— START OF Dataset extract —

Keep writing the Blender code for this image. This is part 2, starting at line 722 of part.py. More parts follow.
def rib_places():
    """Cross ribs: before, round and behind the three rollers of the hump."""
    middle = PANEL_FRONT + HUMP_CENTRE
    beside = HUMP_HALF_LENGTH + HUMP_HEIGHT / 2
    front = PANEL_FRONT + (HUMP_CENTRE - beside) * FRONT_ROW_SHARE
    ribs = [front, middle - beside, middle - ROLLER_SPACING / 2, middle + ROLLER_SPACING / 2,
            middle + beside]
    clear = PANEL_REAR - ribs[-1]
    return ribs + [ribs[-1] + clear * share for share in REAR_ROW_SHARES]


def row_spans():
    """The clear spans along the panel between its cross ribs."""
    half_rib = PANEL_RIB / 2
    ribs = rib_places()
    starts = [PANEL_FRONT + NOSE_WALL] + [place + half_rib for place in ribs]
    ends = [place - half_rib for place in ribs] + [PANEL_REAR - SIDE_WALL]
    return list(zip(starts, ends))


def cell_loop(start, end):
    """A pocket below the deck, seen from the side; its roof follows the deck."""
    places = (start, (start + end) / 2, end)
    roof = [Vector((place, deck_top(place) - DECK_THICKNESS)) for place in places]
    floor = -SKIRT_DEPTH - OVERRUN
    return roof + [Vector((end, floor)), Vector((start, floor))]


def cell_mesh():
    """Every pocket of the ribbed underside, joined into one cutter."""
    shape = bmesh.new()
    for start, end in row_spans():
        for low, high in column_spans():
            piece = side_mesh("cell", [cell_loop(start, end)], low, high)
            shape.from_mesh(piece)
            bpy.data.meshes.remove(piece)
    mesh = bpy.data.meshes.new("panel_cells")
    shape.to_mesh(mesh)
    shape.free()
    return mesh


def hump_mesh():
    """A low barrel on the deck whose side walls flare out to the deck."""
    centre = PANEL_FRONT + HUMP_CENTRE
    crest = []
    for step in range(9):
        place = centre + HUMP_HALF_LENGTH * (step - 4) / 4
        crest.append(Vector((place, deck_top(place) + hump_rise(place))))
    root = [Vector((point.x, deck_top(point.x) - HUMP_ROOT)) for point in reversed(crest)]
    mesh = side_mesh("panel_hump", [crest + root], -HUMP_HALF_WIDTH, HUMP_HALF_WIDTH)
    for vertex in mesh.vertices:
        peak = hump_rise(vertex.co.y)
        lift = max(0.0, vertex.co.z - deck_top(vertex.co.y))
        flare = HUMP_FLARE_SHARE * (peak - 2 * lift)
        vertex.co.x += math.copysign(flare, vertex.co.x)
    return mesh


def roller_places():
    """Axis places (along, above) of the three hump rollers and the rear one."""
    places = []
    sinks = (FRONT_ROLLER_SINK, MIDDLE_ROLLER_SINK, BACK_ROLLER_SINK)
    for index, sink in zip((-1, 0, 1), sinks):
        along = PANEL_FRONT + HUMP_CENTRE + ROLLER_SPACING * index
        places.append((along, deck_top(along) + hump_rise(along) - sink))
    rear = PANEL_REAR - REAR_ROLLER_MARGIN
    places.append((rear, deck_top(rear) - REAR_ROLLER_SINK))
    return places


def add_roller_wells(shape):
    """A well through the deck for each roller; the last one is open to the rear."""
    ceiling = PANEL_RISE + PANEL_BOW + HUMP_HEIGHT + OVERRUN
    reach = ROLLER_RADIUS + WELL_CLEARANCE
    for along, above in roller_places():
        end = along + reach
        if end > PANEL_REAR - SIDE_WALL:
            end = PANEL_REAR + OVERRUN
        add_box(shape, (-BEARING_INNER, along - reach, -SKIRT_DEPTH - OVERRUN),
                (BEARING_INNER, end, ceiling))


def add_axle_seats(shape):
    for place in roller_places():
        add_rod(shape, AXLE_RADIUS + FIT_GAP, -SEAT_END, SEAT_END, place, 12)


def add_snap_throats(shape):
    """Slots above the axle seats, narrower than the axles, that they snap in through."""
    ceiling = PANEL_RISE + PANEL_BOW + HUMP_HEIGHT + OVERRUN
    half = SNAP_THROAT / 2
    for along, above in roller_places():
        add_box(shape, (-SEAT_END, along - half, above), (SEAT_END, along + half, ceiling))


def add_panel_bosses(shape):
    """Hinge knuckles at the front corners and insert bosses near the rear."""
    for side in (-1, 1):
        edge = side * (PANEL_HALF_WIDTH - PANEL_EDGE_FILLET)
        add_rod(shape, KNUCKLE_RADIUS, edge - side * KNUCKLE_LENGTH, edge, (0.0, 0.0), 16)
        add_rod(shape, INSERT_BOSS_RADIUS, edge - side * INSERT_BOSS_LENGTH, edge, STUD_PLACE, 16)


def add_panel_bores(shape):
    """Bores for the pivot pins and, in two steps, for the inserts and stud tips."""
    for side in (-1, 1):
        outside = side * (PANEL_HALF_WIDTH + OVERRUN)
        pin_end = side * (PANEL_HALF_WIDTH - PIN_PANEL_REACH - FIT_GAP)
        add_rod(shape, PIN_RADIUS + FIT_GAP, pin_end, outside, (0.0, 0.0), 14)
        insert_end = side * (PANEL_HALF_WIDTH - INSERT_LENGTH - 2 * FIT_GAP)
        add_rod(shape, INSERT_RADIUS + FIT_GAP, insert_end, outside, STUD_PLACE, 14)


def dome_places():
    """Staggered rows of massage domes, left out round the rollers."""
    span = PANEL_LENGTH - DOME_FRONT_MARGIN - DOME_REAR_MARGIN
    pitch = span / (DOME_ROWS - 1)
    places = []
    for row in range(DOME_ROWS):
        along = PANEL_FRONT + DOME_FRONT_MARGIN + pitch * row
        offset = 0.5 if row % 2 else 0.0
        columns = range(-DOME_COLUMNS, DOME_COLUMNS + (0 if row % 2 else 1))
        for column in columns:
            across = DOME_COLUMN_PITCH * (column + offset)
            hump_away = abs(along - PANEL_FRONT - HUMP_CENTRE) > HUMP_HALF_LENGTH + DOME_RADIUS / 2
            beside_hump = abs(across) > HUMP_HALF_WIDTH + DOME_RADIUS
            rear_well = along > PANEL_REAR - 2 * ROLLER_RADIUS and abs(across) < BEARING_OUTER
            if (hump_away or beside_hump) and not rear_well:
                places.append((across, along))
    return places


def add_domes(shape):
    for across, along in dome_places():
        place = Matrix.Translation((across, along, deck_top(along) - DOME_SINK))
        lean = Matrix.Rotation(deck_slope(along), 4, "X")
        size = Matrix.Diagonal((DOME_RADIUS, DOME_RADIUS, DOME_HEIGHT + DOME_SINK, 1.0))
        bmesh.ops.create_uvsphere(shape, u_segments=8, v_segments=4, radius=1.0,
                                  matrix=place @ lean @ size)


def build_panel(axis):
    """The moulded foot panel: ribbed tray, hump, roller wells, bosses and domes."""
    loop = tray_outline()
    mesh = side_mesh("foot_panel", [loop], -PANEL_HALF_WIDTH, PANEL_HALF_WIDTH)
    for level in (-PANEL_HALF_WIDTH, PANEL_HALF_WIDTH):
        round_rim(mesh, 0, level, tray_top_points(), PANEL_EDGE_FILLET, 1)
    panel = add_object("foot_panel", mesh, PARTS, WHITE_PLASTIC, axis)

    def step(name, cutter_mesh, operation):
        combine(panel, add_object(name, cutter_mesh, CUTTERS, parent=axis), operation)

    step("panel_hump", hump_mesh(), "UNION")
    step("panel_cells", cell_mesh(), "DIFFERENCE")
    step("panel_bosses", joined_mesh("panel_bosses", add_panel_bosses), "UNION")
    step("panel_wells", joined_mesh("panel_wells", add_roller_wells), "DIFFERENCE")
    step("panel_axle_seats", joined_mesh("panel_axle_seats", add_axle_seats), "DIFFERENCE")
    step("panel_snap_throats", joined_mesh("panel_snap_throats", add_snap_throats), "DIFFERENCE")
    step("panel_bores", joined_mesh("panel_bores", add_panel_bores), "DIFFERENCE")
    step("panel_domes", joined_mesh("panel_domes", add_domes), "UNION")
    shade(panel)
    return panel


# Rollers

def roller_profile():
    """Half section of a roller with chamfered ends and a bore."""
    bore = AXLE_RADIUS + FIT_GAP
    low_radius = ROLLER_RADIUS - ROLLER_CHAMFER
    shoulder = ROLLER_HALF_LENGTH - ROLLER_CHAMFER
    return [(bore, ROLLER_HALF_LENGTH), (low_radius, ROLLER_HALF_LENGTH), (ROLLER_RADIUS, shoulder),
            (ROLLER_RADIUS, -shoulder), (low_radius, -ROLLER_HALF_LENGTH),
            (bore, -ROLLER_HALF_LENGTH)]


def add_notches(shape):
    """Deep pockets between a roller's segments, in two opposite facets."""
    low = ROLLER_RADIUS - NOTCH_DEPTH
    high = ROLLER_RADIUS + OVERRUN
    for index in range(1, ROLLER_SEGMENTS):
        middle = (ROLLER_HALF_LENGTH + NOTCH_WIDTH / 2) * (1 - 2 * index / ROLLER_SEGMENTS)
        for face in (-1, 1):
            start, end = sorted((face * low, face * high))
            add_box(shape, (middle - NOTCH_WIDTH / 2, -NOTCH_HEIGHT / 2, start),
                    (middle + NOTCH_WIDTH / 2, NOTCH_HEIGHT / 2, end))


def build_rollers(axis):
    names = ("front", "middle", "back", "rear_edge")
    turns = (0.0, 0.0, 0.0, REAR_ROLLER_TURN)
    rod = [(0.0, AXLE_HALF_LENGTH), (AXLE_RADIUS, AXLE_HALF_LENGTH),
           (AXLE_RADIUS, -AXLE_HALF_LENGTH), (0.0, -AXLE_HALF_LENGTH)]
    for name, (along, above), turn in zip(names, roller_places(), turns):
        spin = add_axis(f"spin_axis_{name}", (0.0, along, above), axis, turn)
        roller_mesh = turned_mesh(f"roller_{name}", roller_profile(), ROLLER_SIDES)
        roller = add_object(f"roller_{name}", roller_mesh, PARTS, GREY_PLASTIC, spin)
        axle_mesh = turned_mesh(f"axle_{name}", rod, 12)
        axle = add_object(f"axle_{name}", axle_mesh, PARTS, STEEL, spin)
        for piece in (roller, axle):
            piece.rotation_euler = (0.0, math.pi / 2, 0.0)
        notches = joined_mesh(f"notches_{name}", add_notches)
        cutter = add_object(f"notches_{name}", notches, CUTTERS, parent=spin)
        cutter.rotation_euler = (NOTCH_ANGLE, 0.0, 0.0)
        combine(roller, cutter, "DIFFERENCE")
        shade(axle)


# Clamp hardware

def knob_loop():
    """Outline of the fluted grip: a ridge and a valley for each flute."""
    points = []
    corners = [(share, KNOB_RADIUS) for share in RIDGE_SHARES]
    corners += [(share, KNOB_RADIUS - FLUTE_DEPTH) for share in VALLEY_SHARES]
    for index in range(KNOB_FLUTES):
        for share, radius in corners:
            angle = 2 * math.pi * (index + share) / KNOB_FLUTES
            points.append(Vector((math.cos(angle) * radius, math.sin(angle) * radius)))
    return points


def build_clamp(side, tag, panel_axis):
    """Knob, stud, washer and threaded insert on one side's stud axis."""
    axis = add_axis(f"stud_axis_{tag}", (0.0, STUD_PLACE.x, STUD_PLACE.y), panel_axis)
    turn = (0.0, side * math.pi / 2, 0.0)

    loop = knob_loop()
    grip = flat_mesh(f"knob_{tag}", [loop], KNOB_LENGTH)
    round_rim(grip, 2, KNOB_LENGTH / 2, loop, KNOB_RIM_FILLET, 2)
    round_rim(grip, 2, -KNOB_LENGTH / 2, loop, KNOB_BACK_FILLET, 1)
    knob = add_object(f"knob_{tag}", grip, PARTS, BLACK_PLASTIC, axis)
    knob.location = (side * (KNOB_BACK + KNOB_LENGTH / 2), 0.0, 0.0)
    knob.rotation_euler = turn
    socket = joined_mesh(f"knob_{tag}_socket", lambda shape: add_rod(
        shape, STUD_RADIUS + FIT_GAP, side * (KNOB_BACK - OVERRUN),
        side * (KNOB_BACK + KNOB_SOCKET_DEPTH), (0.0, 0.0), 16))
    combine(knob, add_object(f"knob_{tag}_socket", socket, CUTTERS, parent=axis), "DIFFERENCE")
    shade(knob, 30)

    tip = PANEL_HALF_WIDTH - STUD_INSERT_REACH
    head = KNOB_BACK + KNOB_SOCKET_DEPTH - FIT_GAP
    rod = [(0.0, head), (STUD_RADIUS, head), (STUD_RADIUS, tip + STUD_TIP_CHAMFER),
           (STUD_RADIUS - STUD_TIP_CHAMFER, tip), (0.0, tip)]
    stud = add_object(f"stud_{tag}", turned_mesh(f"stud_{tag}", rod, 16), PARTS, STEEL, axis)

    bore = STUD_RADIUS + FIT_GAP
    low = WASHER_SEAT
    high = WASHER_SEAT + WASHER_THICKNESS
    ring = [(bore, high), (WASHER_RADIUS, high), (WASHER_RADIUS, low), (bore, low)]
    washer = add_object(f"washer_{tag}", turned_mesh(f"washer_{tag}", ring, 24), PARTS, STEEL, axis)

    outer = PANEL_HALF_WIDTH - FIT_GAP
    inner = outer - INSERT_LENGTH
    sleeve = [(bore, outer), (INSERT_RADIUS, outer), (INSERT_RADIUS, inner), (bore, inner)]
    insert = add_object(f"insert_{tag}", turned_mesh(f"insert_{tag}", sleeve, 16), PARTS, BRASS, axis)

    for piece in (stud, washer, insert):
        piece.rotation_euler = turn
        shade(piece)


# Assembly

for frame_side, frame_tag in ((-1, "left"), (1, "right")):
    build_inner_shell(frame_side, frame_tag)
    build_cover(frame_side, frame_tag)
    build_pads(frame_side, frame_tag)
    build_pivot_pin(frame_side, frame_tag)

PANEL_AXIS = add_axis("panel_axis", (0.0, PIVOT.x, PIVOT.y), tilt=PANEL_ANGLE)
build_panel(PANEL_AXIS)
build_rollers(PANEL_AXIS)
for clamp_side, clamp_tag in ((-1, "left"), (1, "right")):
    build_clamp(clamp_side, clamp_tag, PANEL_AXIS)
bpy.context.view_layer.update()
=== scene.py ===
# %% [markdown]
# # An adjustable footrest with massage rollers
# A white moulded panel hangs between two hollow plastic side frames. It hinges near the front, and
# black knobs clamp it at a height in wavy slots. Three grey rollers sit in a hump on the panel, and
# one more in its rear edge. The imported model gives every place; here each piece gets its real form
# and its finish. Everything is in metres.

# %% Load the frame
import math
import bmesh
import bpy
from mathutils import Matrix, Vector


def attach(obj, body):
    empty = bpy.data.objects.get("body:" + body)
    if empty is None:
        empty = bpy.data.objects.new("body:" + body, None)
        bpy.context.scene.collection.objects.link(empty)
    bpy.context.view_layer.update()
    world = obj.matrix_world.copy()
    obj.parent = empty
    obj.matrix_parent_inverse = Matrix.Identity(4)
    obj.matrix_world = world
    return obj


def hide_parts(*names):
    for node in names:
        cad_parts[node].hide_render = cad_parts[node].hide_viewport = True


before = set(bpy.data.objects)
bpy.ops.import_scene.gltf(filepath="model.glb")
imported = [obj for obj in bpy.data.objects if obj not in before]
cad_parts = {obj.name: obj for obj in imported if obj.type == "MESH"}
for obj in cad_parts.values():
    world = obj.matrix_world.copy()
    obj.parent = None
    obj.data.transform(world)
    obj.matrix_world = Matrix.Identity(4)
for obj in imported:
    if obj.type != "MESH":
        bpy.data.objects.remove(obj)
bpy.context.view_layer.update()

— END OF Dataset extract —

The request ->
Transcribe, word for word, every line from the line with "outer = PANEL_HALF_WIDTH - FIT_GAP" to the line with "obj.parent = None", inclusive, and output nothing else.

Problem solution ->
    outer = PANEL_HALF_WIDTH - FIT_GAP
    inner = outer - INSERT_LENGTH
    sleeve = [(bore, outer), (INSERT_RADIUS, outer), (INSERT_RADIUS, inner), (bore, inner)]
    insert = add_object(f"insert_{tag}", turned_mesh(f"insert_{tag}", sleeve, 16), PARTS, BRASS, axis)

    for piece in (stud, washer, insert):
        piece.rotation_euler = turn
        shade(piece)


# Assembly

for frame_side, frame_tag in ((-1, "left"), (1, "right")):
    build_inner_shell(frame_side, frame_tag)
    build_cover(frame_side, frame_tag)
    build_pads(frame_side, frame_tag)
    build_pivot_pin(frame_side, frame_tag)

PANEL_AXIS = add_axis("panel_axis", (0.0, PIVOT.x, PIVOT.y), tilt=PANEL_ANGLE)
build_panel(PANEL_AXIS)
build_rollers(PANEL_AXIS)
for clamp_side, clamp_tag in ((-1, "left"), (1, "right")):
    build_clamp(clamp_side, clamp_tag, PANEL_AXIS)
bpy.context.view_layer.update()
=== scene.py ===
# %% [markdown]
# # An adjustable footrest with massage rollers
# A white moulded panel hangs between two hollow plastic side frames. It hinges near the front, and
# black knobs clamp it at a height in wavy slots. Three grey rollers sit in a hump on the panel, and
# one more in its rear edge. The imported model gives every place; here each piece gets its real form
# and its finish. Everything is in metres.

# %% Load the frame
import math
import bmesh
import bpy
from mathutils import Matrix, Vector


def attach(obj, body):
    empty = bpy.data.objects.get("body:" + body)
    if empty is None:
        empty = bpy.data.objects.new("body:" + body, None)
        bpy.context.scene.collection.objects.link(empty)
    bpy.context.view_layer.update()
    world = obj.matrix_world.copy()
    obj.parent = empty
    obj.matrix_parent_inverse = Matrix.Identity(4)
    obj.matrix_world = world
    return obj


def hide_parts(*names):
    for node in names:
        cad_parts[node].hide_render = cad_parts[node].hide_viewport = True


before = set(bpy.data.objects)
bpy.ops.import_scene.gltf(filepath="model.glb")
imported = [obj for obj in bpy.data.objects if obj not in before]
cad_parts = {obj.name: obj for obj in imported if obj.type == "MESH"}
for obj in cad_parts.values():
    world = obj.matrix_world.copy()
    obj.parent = None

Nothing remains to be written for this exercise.